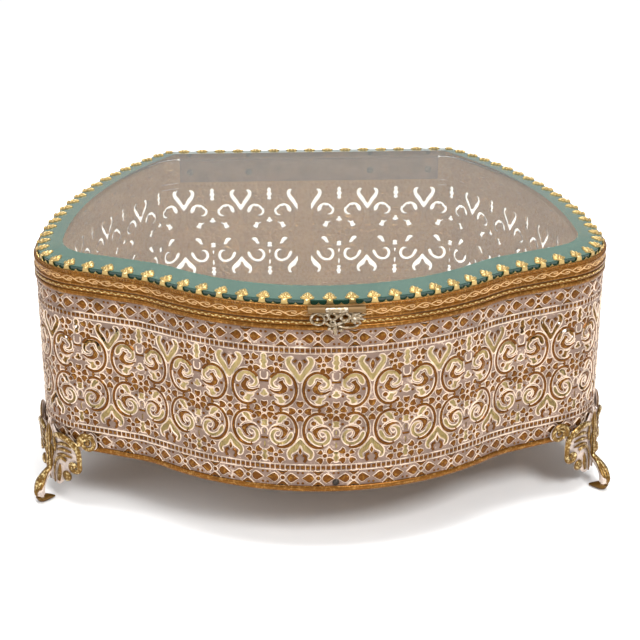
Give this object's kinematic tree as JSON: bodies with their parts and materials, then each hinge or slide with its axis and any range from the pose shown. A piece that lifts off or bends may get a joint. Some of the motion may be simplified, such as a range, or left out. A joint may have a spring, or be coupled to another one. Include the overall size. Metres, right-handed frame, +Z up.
{
  "type": "jewellery casket",
  "caption": "Bow-fronted pierced gilt metal jewellery casket on cast scroll feet, with a hinged bevelled glass lid held by prongs and a hinged clasp.",
  "frame": {"origin": "on the ground, under the middle of the overall box", "axes": "+Z up, -Y towards the bowed front with the clasp, +X to the right when seen from the front"},
  "size_m": [0.2522, 0.2154, 0.1098],
  "materials": {
    "filigree_gilt": "stamped and pierced, antique gilt with a worn pinkish-white wash in the recesses",
    "rim_gilt": "rolled and stamped antique gilt, bright on the raised edges",
    "prong_gilt": "bright pale gilt",
    "foot_gilt": "cast gilt, pinkish-white wash in the recesses",
    "clasp_metal": "cast, gilding worn to a silvery white on the high places",
    "sheet_brass": "plain sheet, dull pinkish brass",
    "pin_steel": "drawn wire",
    "dark_screw": "blackened round head",
    "glass": "clear float glass, polished bevel, green at the edge",
    "lining": "pale cream-gold cloth over card"
  },
  "bodies": {
    "case": {"filigree_wall": "filigree_gilt", "body_top_rim": "rim_gilt", "body_bottom_rim": "rim_gilt", "base_pan": "sheet_brass", "floor_lining": "lining", "pan_screws": "dark_screw", "foot_rivets": "sheet_brass", "hinge_leaf_body": "sheet_brass", "hinge_pin": "pin_steel", "hinge_rivets_body": "sheet_brass", "clasp_catch": "clasp_metal", "foot_front_right": "foot_gilt", "foot_rear_right": "foot_gilt", "foot_front_left": "foot_gilt", "foot_rear_left": "foot_gilt"},
    "lid": {"hinge_leaf_lid": "sheet_brass", "hinge_rivets_lid": "sheet_brass", "lid_rim": "rim_gilt", "prong_gallery": "prong_gilt", "glass_seat": "sheet_brass", "glass_panel": "glass", "clasp_plate": "clasp_metal", "clasp_hinge_pin": "pin_steel"},
    "clasp": {"clasp_flap": "clasp_metal"}
  },
  "joints": [
    {"name": "lid_hinge", "type": "hinge", "parent": "case", "child": "lid", "pos_m": [0, 0.09964, 0.1002], "axis": [-1, 0, 0], "range_deg": [0, 100]},
    {"name": "clasp_hinge", "type": "hinge", "parent": "lid", "child": "clasp", "pos_m": [0.0025, -0.10661, 0.1054], "axis": [-1, 0, 0], "range_deg": [0, 100]}
  ]
}
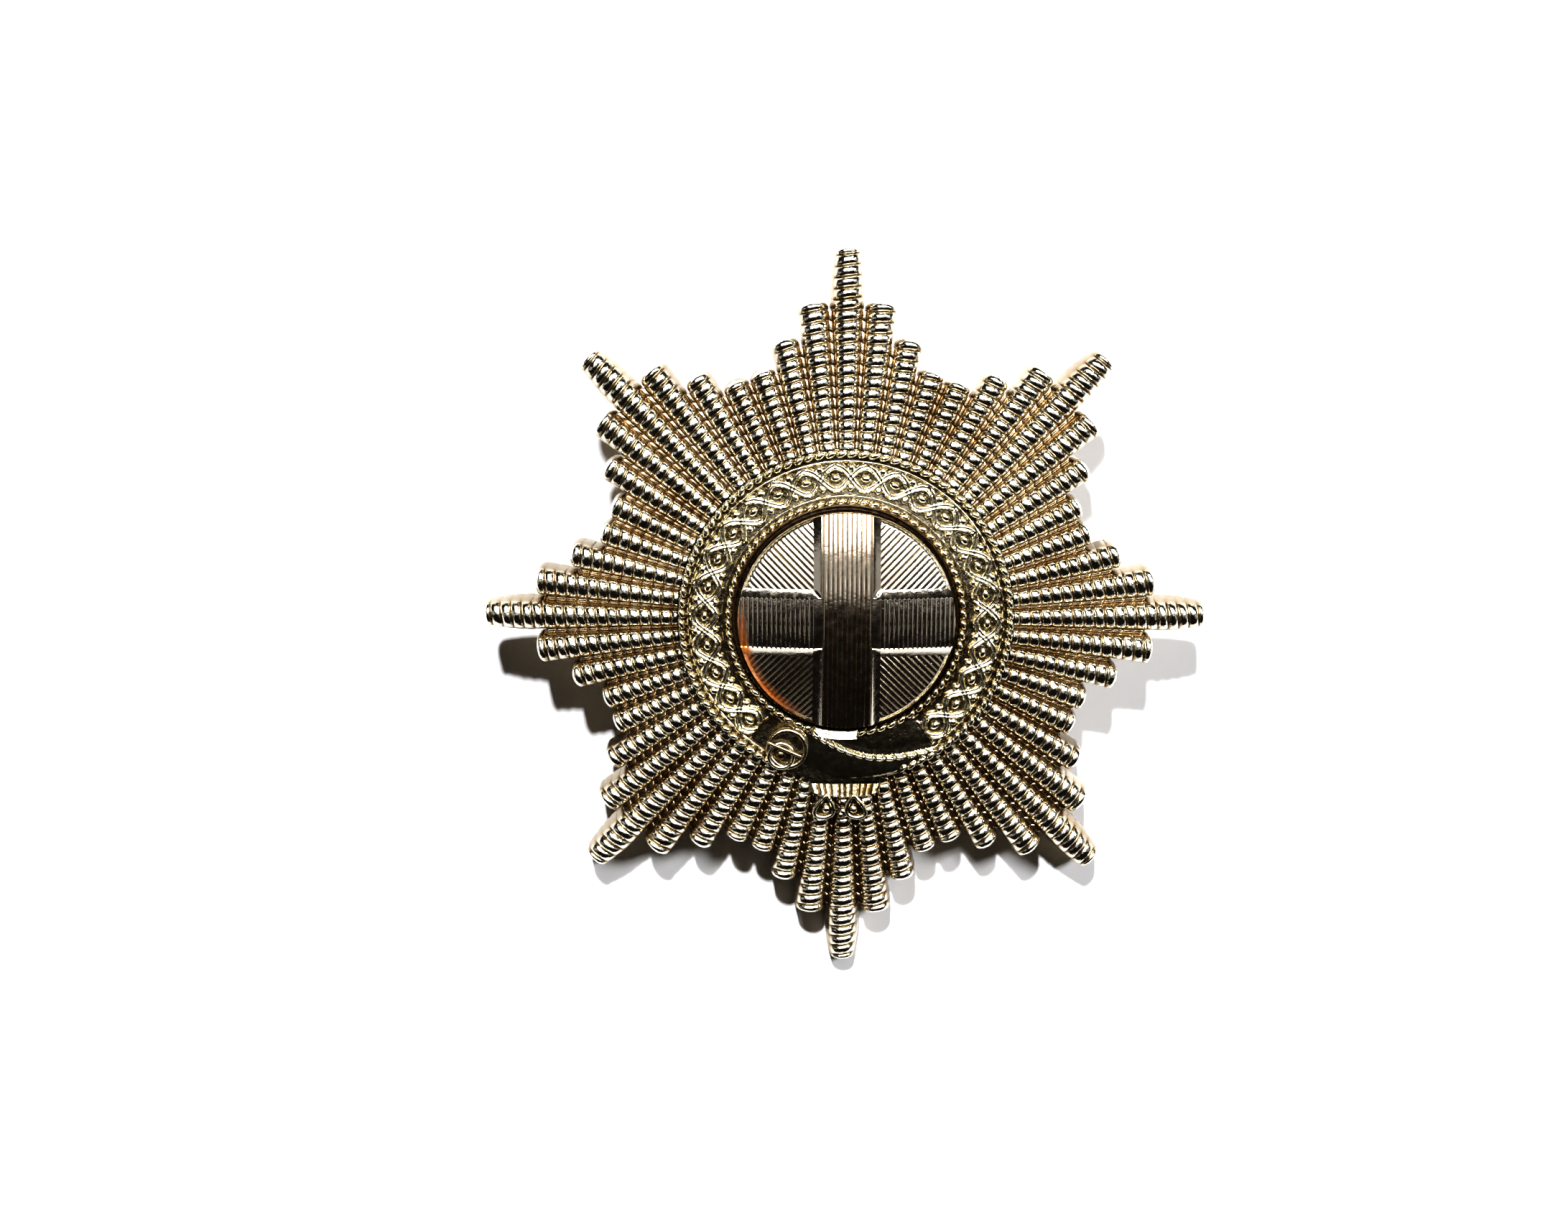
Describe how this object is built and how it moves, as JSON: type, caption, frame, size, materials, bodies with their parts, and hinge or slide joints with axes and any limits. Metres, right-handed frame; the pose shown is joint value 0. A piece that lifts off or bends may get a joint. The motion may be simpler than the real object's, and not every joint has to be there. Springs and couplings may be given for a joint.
{
  "type": "cap badge",
  "caption": "Eight-pointed rayed star badge with a buckled belt round a domed centre and cross, and two wire lugs with a sliding split pin behind.",
  "frame": {"origin": "centre of the flat seat in the recess on the badge's back, where the lugs stand", "axes": "+Z out of the face, +Y to the top star point, +X to the viewer's right; the split pin slides along X"},
  "size_m": [0.044, 0.044, 0.0084],
  "materials": {
    "star_metal": "bright gilt plate over struck beading, darker in the valleys",
    "belt_metal": "bright gilt plate, warm tone in the recesses",
    "centre_metal": "mirror-polished gilt plate with fine engraved ruling",
    "back_metal": "satin gilt wash, unpolished",
    "pin_metal": "drawn half-round brass wire"
  },
  "bodies": {
    "badge": {"star_plate": "star_metal", "belt_ring": "belt_metal", "belt_rivets": "back_metal", "belt_buckle": "belt_metal", "buckle_tongue": "belt_metal", "belt_tail": "belt_metal", "centre_disc": "centre_metal", "centre_cross": "centre_metal", "backing_plate": "back_metal", "lug_west": "back_metal", "lug_east": "back_metal"},
    "pin": {"split_pin": "pin_metal"}
  },
  "joints": [
    {"name": "pin_slide", "type": "slide", "parent": "badge", "child": "pin", "axis": [1, 0, 0], "range_m": [0, 0.0255]}
  ]
}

□ □ □ □

* _Work to complete_: Write the data from above out again, exactly.

* _Exercise result_:
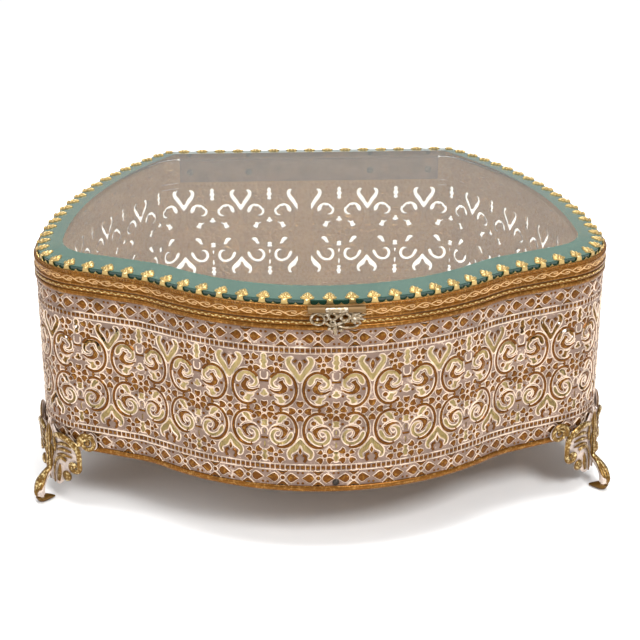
Give this object's kinematic tree as JSON: bodies with their parts and materials, then each hinge or slide with its axis and any range from the pose shown. A piece that lifts off or bends may get a joint. Some of the motion may be simplified, such as a range, or left out. A joint may have a spring, or be coupled to another one. Include the overall size. Metres, right-handed frame, +Z up.
{
  "type": "jewellery casket",
  "caption": "Bow-fronted pierced gilt metal jewellery casket on cast scroll feet, with a hinged bevelled glass lid held by prongs and a hinged clasp.",
  "frame": {"origin": "on the ground, under the middle of the overall box", "axes": "+Z up, -Y towards the bowed front with the clasp, +X to the right when seen from the front"},
  "size_m": [0.2522, 0.2154, 0.1098],
  "materials": {
    "filigree_gilt": "stamped and pierced, antique gilt with a worn pinkish-white wash in the recesses",
    "rim_gilt": "rolled and stamped antique gilt, bright on the raised edges",
    "prong_gilt": "bright pale gilt",
    "foot_gilt": "cast gilt, pinkish-white wash in the recesses",
    "clasp_metal": "cast, gilding worn to a silvery white on the high places",
    "sheet_brass": "plain sheet, dull pinkish brass",
    "pin_steel": "drawn wire",
    "dark_screw": "blackened round head",
    "glass": "clear float glass, polished bevel, green at the edge",
    "lining": "pale cream-gold cloth over card"
  },
  "bodies": {
    "case": {"filigree_wall": "filigree_gilt", "body_top_rim": "rim_gilt", "body_bottom_rim": "rim_gilt", "base_pan": "sheet_brass", "floor_lining": "lining", "pan_screws": "dark_screw", "foot_rivets": "sheet_brass", "hinge_leaf_body": "sheet_brass", "hinge_pin": "pin_steel", "hinge_rivets_body": "sheet_brass", "clasp_catch": "clasp_metal", "foot_front_right": "foot_gilt", "foot_rear_right": "foot_gilt", "foot_front_left": "foot_gilt", "foot_rear_left": "foot_gilt"},
    "lid": {"hinge_leaf_lid": "sheet_brass", "hinge_rivets_lid": "sheet_brass", "lid_rim": "rim_gilt", "prong_gallery": "prong_gilt", "glass_seat": "sheet_brass", "glass_panel": "glass", "clasp_plate": "clasp_metal", "clasp_hinge_pin": "pin_steel"},
    "clasp": {"clasp_flap": "clasp_metal"}
  },
  "joints": [
    {"name": "lid_hinge", "type": "hinge", "parent": "case", "child": "lid", "pos_m": [0, 0.09964, 0.1002], "axis": [-1, 0, 0], "range_deg": [0, 100]},
    {"name": "clasp_hinge", "type": "hinge", "parent": "lid", "child": "clasp", "pos_m": [0.0025, -0.10661, 0.1054], "axis": [-1, 0, 0], "range_deg": [0, 100]}
  ]
}
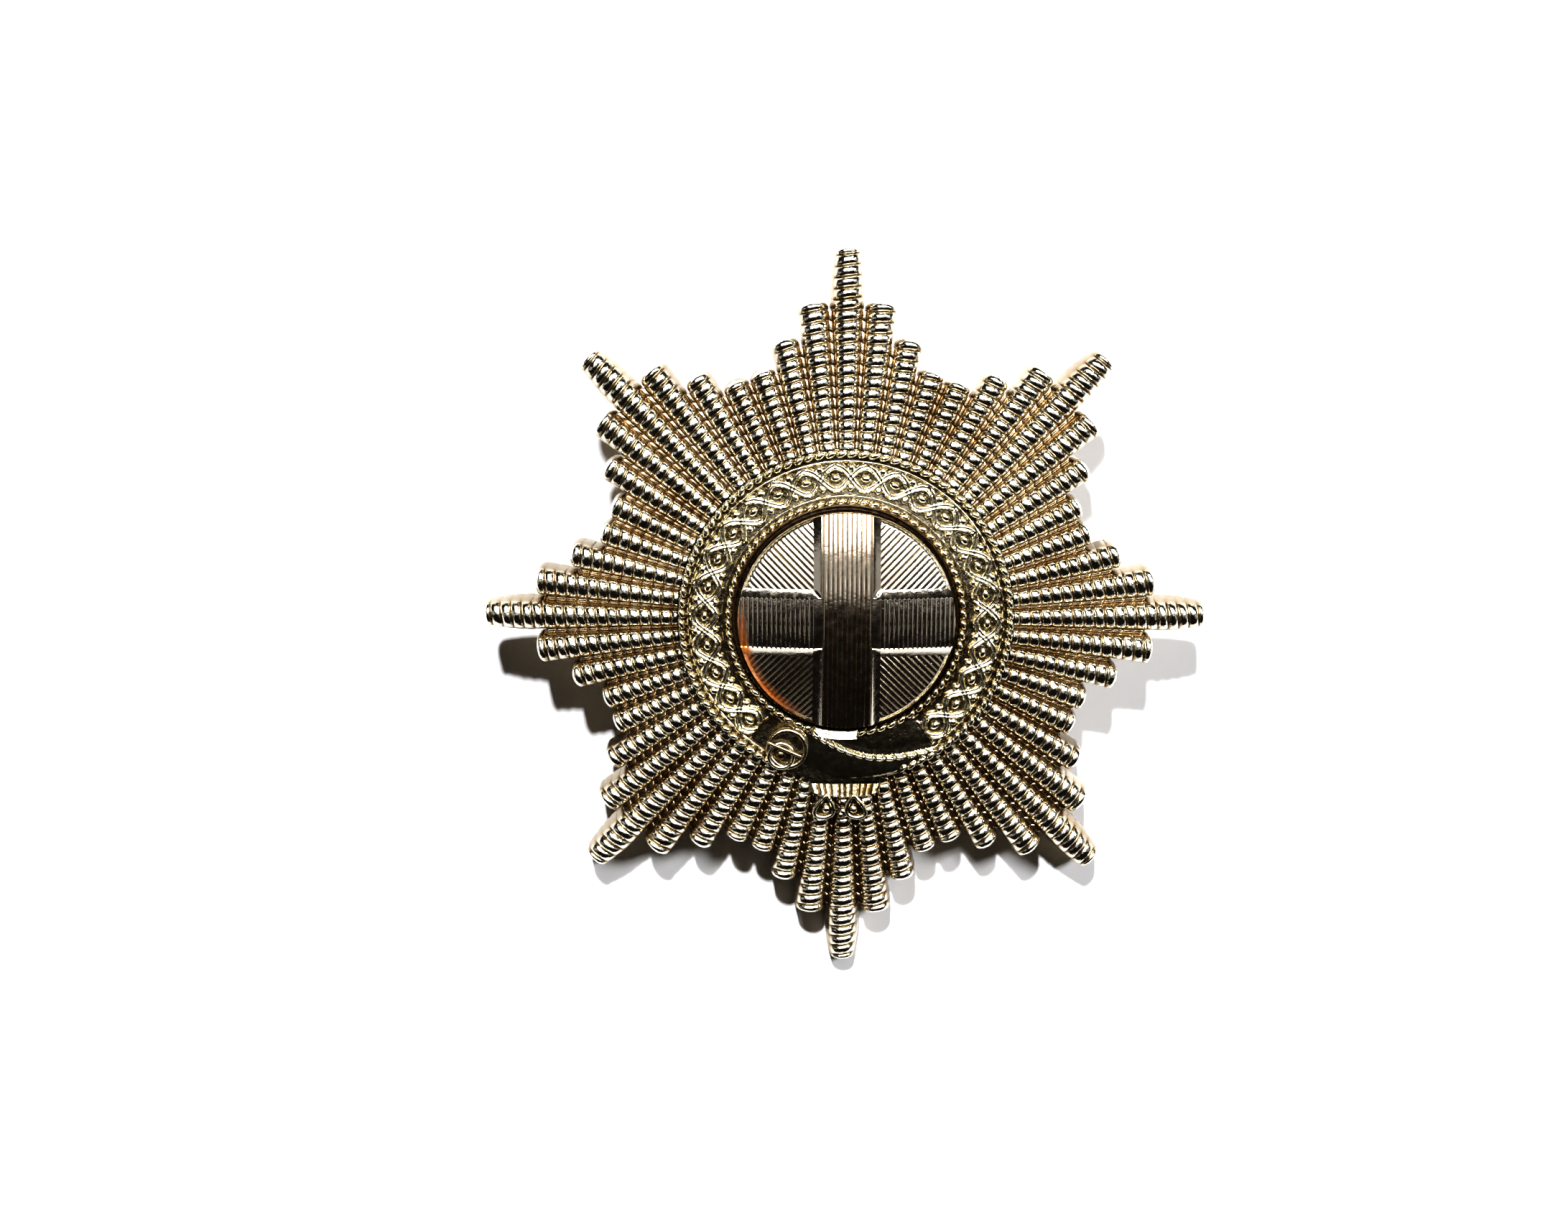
Describe how this object is built and how it moves, as JSON: type, caption, frame, size, materials, bodies with their parts, and hinge or slide joints with axes and any limits. Metres, right-handed frame; the pose shown is joint value 0. A piece that lifts off or bends may get a joint. The motion may be simpler than the real object's, and not every joint has to be there. Springs and couplings may be given for a joint.
{
  "type": "cap badge",
  "caption": "Eight-pointed rayed star badge with a buckled belt round a domed centre and cross, and two wire lugs with a sliding split pin behind.",
  "frame": {"origin": "centre of the flat seat in the recess on the badge's back, where the lugs stand", "axes": "+Z out of the face, +Y to the top star point, +X to the viewer's right; the split pin slides along X"},
  "size_m": [0.044, 0.044, 0.0084],
  "materials": {
    "star_metal": "bright gilt plate over struck beading, darker in the valleys",
    "belt_metal": "bright gilt plate, warm tone in the recesses",
    "centre_metal": "mirror-polished gilt plate with fine engraved ruling",
    "back_metal": "satin gilt wash, unpolished",
    "pin_metal": "drawn half-round brass wire"
  },
  "bodies": {
    "badge": {"star_plate": "star_metal", "belt_ring": "belt_metal", "belt_rivets": "back_metal", "belt_buckle": "belt_metal", "buckle_tongue": "belt_metal", "belt_tail": "belt_metal", "centre_disc": "centre_metal", "centre_cross": "centre_metal", "backing_plate": "back_metal", "lug_west": "back_metal", "lug_east": "back_metal"},
    "pin": {"split_pin": "pin_metal"}
  },
  "joints": [
    {"name": "pin_slide", "type": "slide", "parent": "badge", "child": "pin", "axis": [1, 0, 0], "range_m": [0, 0.0255]}
  ]
}